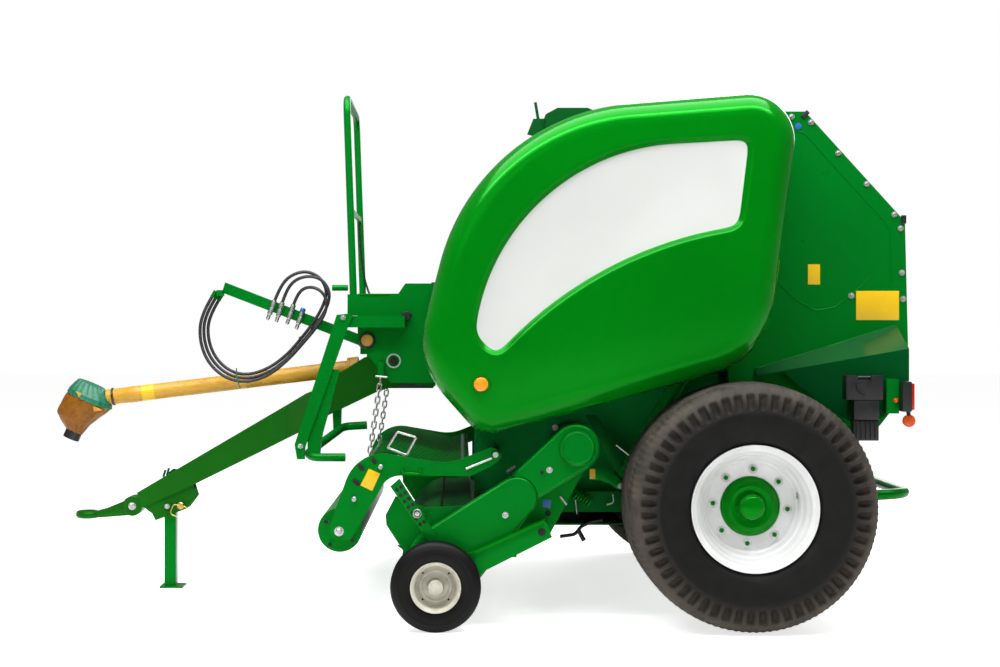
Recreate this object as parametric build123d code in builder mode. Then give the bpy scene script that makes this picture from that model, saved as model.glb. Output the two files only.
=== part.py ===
from build123d import *
import os
from math import cos, pi, radians, sin, tan

# Round baler, fixed chamber, standing on its wheels and its parking stand
# X forward to the drawbar, Y to the left, Z up, origin on the ground under the middle

os.makedirs("parts", exist_ok=True)

# Running gear
axle_x = -1063
axle_z = 462
tyre_radius = 462
tyre_half = 246
tread_half = 172
lug_height = 14
lug_count = 56
lug_width = 25
track_half = 1020
rim_radius = 235
bead_radius = 216
bead_half = 200
rim_wall = 7
disc_offset = 60
hub_radius = 107
spindle_radius = 45
fit = 0.3

# Gauge wheels
gauge_x = 106
gauge_y = 1142
gauge_radius = 168
gauge_half = 46
gauge_rim_radius = 94
gauge_spindle = 14

# Chamber and its walls
chamber_x = -1010
chamber_z = 1236
roller_radius = 77.5
roller_ring = 652.5
roller_count = 17
tail_rollers = range(6, 15)
first_roller_angle = -22.15
roller_step = 19.8
journal_radius = 25
wall_inner = 622
wall = 16
skin = 5
body_half = 690
split_top = -974
split_bottom = -1066
split_gap = 10
roof_z = 1984
floor_z = 400
front_x = 115

# Rotor, pickup and wind guard
rotor_x = -421
rotor_z = 674
rotor_radius = 225
rotor_core = 110
rotor_stars = 15
pivot_tube = 40
pickup_half = 940
pickup_plate = 12
reel_x = 75
reel_z = 240
reel_bars = 5
reel_bar_ring = 110
tine_radius = 188
tine_count = 24
tine_pitch = 75
band_width = 40
band_radius = 160
guard_eye_x = -118
guard_eye_z = 646
guard_roller_x = 474
guard_roller_z = 355
guard_roller_radius = 84
guard_half = 985

# Doors
door_inner = 785
door_outer = 1130
door_wall = 8
door_edge = 70
recess = 20
window_round = 45
door_pin_y = 768
door_pin_z = 1962
door_pin = 8
door_hinges = (-720, -900)
hinge_arm = 40

# Tailgate hinge and its cylinders
gate_hinge_x = -985
gate_hinge_z = 1962
gate_pin = 14
cylinder_y = 730
cylinder_foot = (-640, 560)
cylinder_eye = (-1180, 1480)
cylinder_pin = 15
barrel_radius = 32
rod_radius = 18
eye_radius = 28
eye_width = 40
barrel_length = 820

# Drawbar, shaft and stand
eye_x = 1640
eye_z = 318
eye_bore = 26
fork_inner = 180
fork_plate = 20
pivot_x = 290
pivot_z = 987
head_half = 400
pto_rear = (474, 956)
pto_front = (1557, 825)
pto_tube = 34
pto_clamp = 46
bell_mouth = (1633, 813)
stand_x = 1277
stand_pivot_z = 355
stand_pin = 10
chain_y = 420
kicker_half = 715
kicker_pivot = (-1150, 440)
kicker_rear = (-1755, 473)
kicker_tube = 21
kicker_pin = 12


def lateral(y):
    # a plane across the machine at y, facing right, so an extrusion runs towards the right
    return Plane.XZ.offset(-y)


def across(x, y, z):
    # a place whose own Z runs across the machine
    return Location((x, y, z), (90, 0, 0))


def ring_place(step):
    # where roller number step lies on the chamber's ring
    angle = radians(first_roller_angle + roller_step * step)
    return chamber_x + roller_ring * cos(angle), chamber_z + roller_ring * sin(angle)


# Main wheels: lugged tyre, dished rim and domed hub
with BuildPart() as lug:
    with BuildSketch(Plane.XZ):
        with BuildLine():
            Polyline(
                (tyre_radius - lug_height - 6, tread_half - 8),
                (tyre_radius, tread_half + 34),
                (tyre_radius - 66, tyre_half + 3),
                (tyre_radius - 70, tyre_half - 12),
                close=True,
            )
        make_face()
    extrude(amount=lug_width / 2, both=True)
    mirror(about=Plane.XY)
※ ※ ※
WHAT TO WORK ON
Emit the full listing verbatim.

OUTPUT
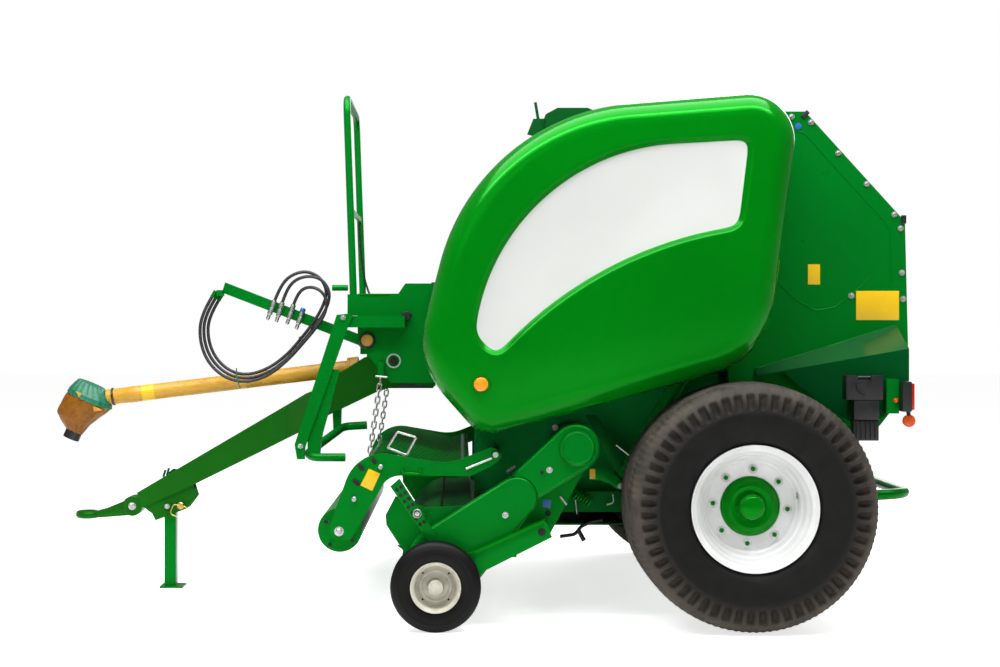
Recreate this object as parametric build123d code in builder mode. Then give the bpy scene script that makes this picture from that model, saved as model.glb. Output the two files only.
=== part.py ===
from build123d import *
import os
from math import cos, pi, radians, sin, tan

# Round baler, fixed chamber, standing on its wheels and its parking stand
# X forward to the drawbar, Y to the left, Z up, origin on the ground under the middle

os.makedirs("parts", exist_ok=True)

# Running gear
axle_x = -1063
axle_z = 462
tyre_radius = 462
tyre_half = 246
tread_half = 172
lug_height = 14
lug_count = 56
lug_width = 25
track_half = 1020
rim_radius = 235
bead_radius = 216
bead_half = 200
rim_wall = 7
disc_offset = 60
hub_radius = 107
spindle_radius = 45
fit = 0.3

# Gauge wheels
gauge_x = 106
gauge_y = 1142
gauge_radius = 168
gauge_half = 46
gauge_rim_radius = 94
gauge_spindle = 14

# Chamber and its walls
chamber_x = -1010
chamber_z = 1236
roller_radius = 77.5
roller_ring = 652.5
roller_count = 17
tail_rollers = range(6, 15)
first_roller_angle = -22.15
roller_step = 19.8
journal_radius = 25
wall_inner = 622
wall = 16
skin = 5
body_half = 690
split_top = -974
split_bottom = -1066
split_gap = 10
roof_z = 1984
floor_z = 400
front_x = 115

# Rotor, pickup and wind guard
rotor_x = -421
rotor_z = 674
rotor_radius = 225
rotor_core = 110
rotor_stars = 15
pivot_tube = 40
pickup_half = 940
pickup_plate = 12
reel_x = 75
reel_z = 240
reel_bars = 5
reel_bar_ring = 110
tine_radius = 188
tine_count = 24
tine_pitch = 75
band_width = 40
band_radius = 160
guard_eye_x = -118
guard_eye_z = 646
guard_roller_x = 474
guard_roller_z = 355
guard_roller_radius = 84
guard_half = 985

# Doors
door_inner = 785
door_outer = 1130
door_wall = 8
door_edge = 70
recess = 20
window_round = 45
door_pin_y = 768
door_pin_z = 1962
door_pin = 8
door_hinges = (-720, -900)
hinge_arm = 40

# Tailgate hinge and its cylinders
gate_hinge_x = -985
gate_hinge_z = 1962
gate_pin = 14
cylinder_y = 730
cylinder_foot = (-640, 560)
cylinder_eye = (-1180, 1480)
cylinder_pin = 15
barrel_radius = 32
rod_radius = 18
eye_radius = 28
eye_width = 40
barrel_length = 820

# Drawbar, shaft and stand
eye_x = 1640
eye_z = 318
eye_bore = 26
fork_inner = 180
fork_plate = 20
pivot_x = 290
pivot_z = 987
head_half = 400
pto_rear = (474, 956)
pto_front = (1557, 825)
pto_tube = 34
pto_clamp = 46
bell_mouth = (1633, 813)
stand_x = 1277
stand_pivot_z = 355
stand_pin = 10
chain_y = 420
kicker_half = 715
kicker_pivot = (-1150, 440)
kicker_rear = (-1755, 473)
kicker_tube = 21
kicker_pin = 12


def lateral(y):
    # a plane across the machine at y, facing right, so an extrusion runs towards the right
    return Plane.XZ.offset(-y)


def across(x, y, z):
    # a place whose own Z runs across the machine
    return Location((x, y, z), (90, 0, 0))


def ring_place(step):
    # where roller number step lies on the chamber's ring
    angle = radians(first_roller_angle + roller_step * step)
    return chamber_x + roller_ring * cos(angle), chamber_z + roller_ring * sin(angle)


# Main wheels: lugged tyre, dished rim and domed hub
with BuildPart() as lug:
    with BuildSketch(Plane.XZ):
        with BuildLine():
            Polyline(
                (tyre_radius - lug_height - 6, tread_half - 8),
                (tyre_radius, tread_half + 34),
                (tyre_radius - 66, tyre_half + 3),
                (tyre_radius - 70, tyre_half - 12),
                close=True,
            )
        make_face()
    extrude(amount=lug_width / 2, both=True)
    mirror(about=Plane.XY)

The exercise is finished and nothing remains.